Challenge
Could you write out the opening lines of the data, word for word, stopping after the line that contains "import * as THREE from 'three';"?

Source material

----------

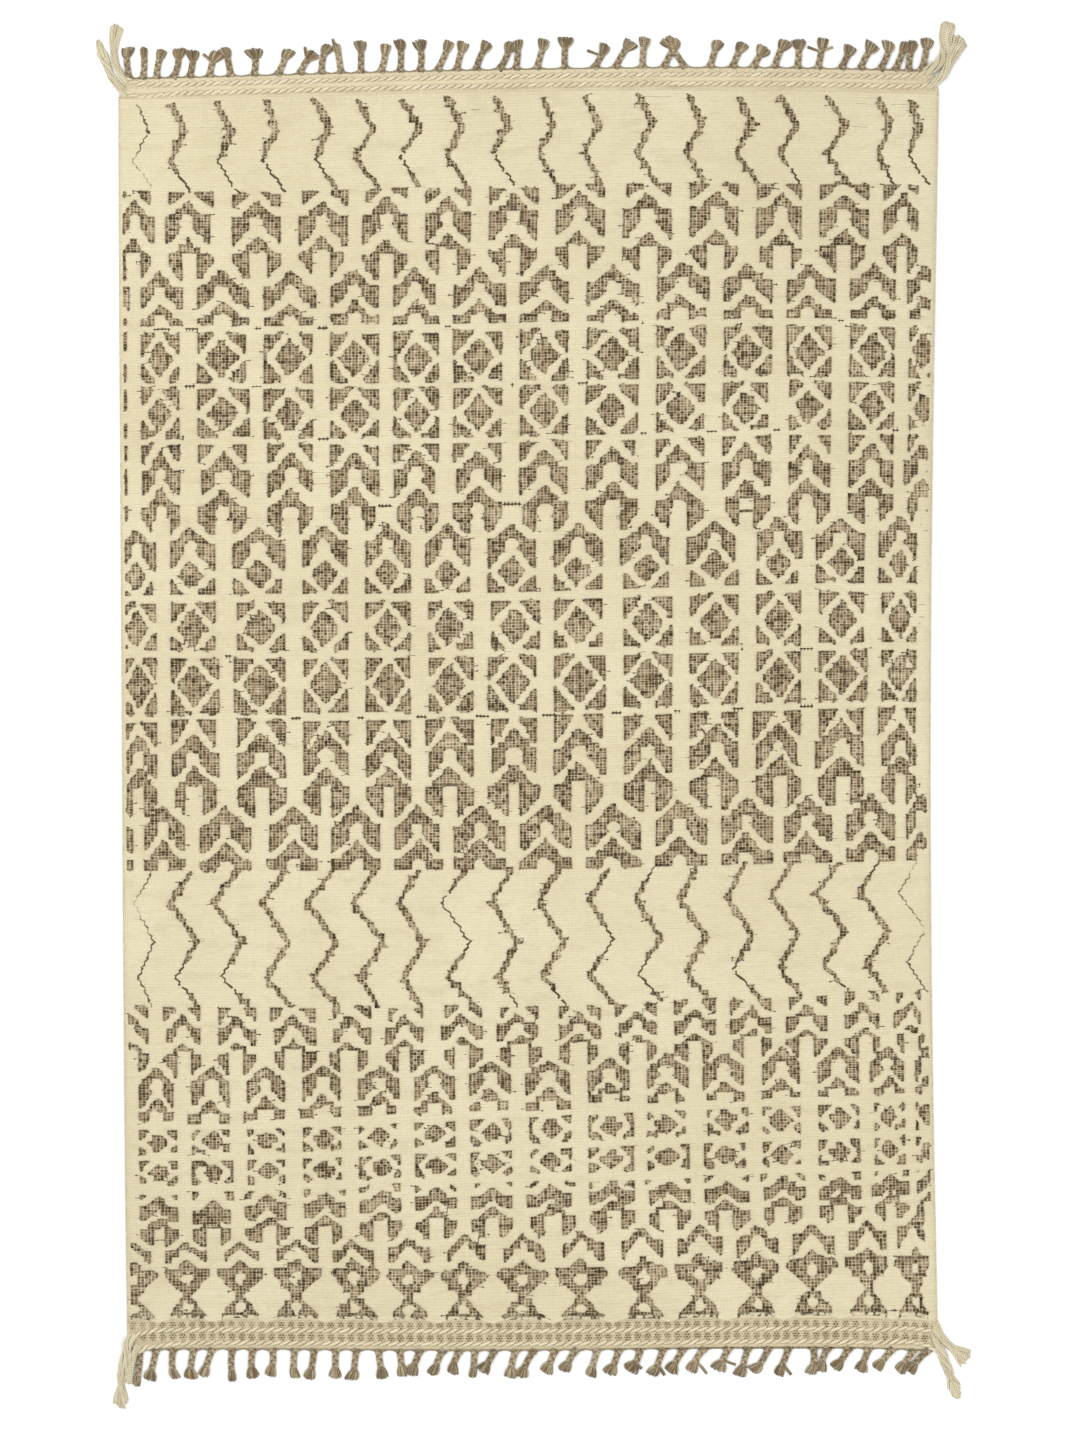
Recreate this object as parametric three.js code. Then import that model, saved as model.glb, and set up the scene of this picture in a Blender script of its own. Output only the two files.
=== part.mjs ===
// A hand-knotted wool rug lying flat: one woven cloth with a thick pile field and low woven ends, a
// row of plaited tassels along each end, and two loose yarn bundles at each corner.
// Sizes are in millimetres and angles in degrees. +X is to the right, +Y to the far end, +Z up, and
// the origin is under the middle of the whole rug.
import * as THREE from 'three';

// Driving dimensions of the cloth
const pileHeight = 11;
const bandHeight = 4.5;
const rimHeight = 3.5;
const farBandWidth = 42;
const nearBandWidth = 55;
const ropeWidth = 9;
const ropeRise = 2;
const farRopeInsets = [12, 29];
const nearRopeInsets = [12, 33];
const sideRound = [{ inset: 0, share: 0.32 }, { inset: 4, share: 0.78 }, { inset: 12, share: 1 }];
const pileStep = [{ inset: 0, share: 0 }, { inset: 3, share: 0.7 }, { inset: 9, share: 1 }];
const fieldColumns = 13;
const fieldRows = 27;
const pileUnevenness = 0.45;
const pileWavePerRow = 0.9;
const clothSeed = 11;

// Driving dimensions of the tassels and of the cord that they stand on
const edgeCordWidth = 5;
const edgeCordHeight = 5;
const edgeCordSpans = 16;
const edgeCordInset = 1.5;
const seamGap = 0.3;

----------

Reply to the task
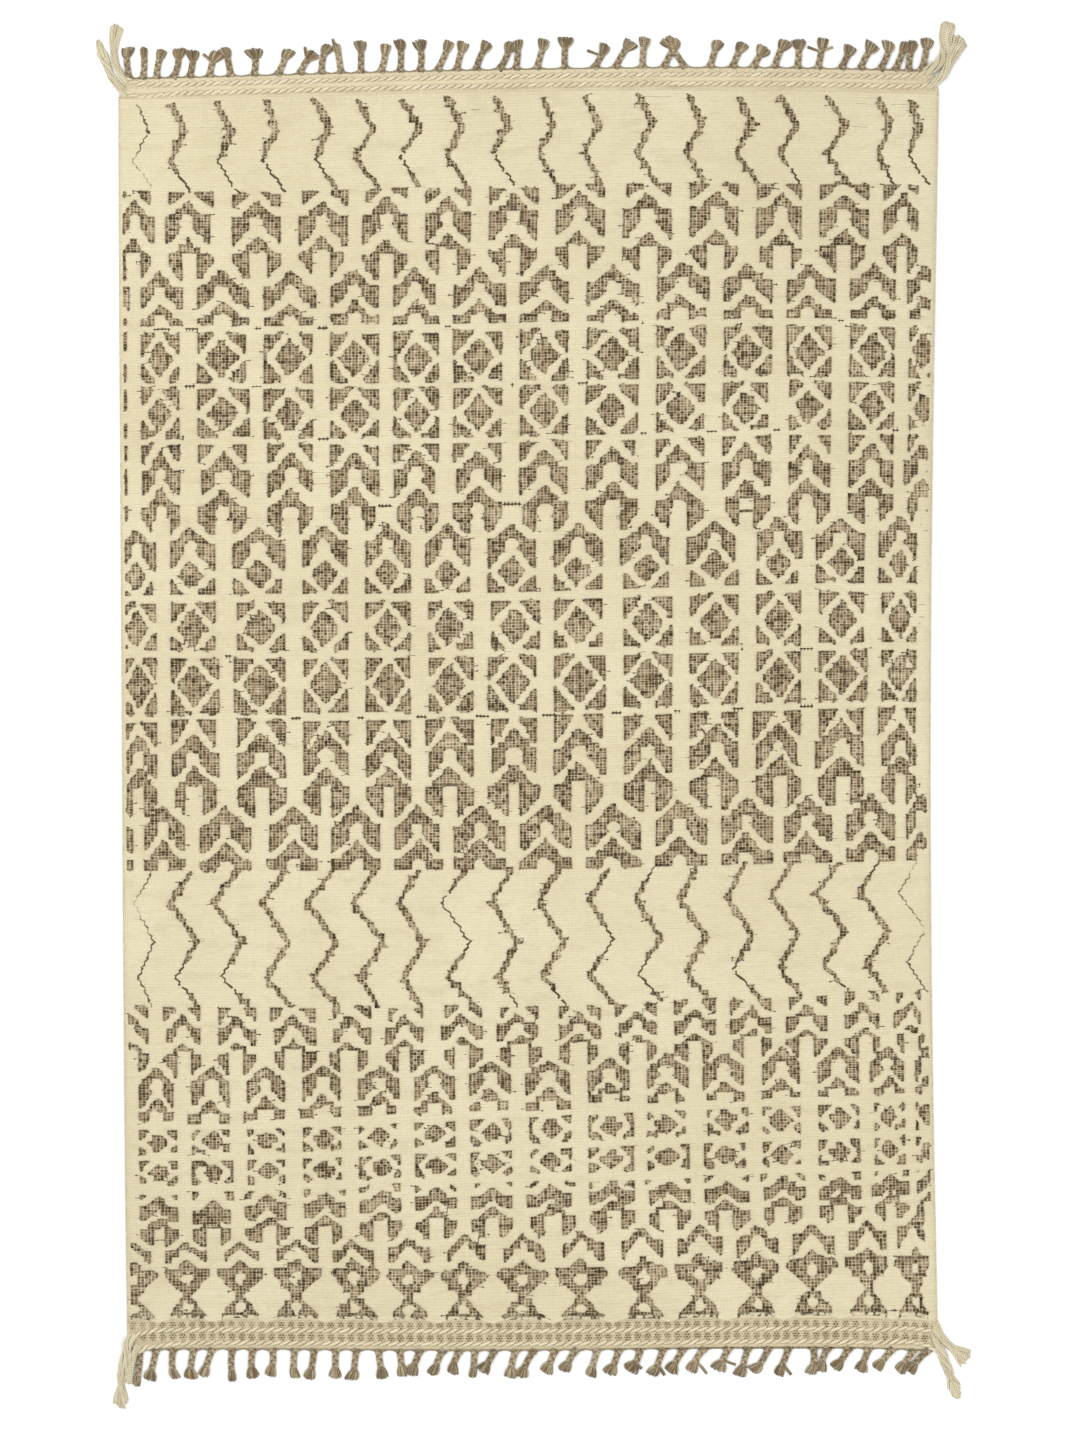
Recreate this object as parametric three.js code. Then import that model, saved as model.glb, and set up the scene of this picture in a Blender script of its own. Output only the two files.
=== part.mjs ===
// A hand-knotted wool rug lying flat: one woven cloth with a thick pile field and low woven ends, a
// row of plaited tassels along each end, and two loose yarn bundles at each corner.
// Sizes are in millimetres and angles in degrees. +X is to the right, +Y to the far end, +Z up, and
// the origin is under the middle of the whole rug.
import * as THREE from 'three';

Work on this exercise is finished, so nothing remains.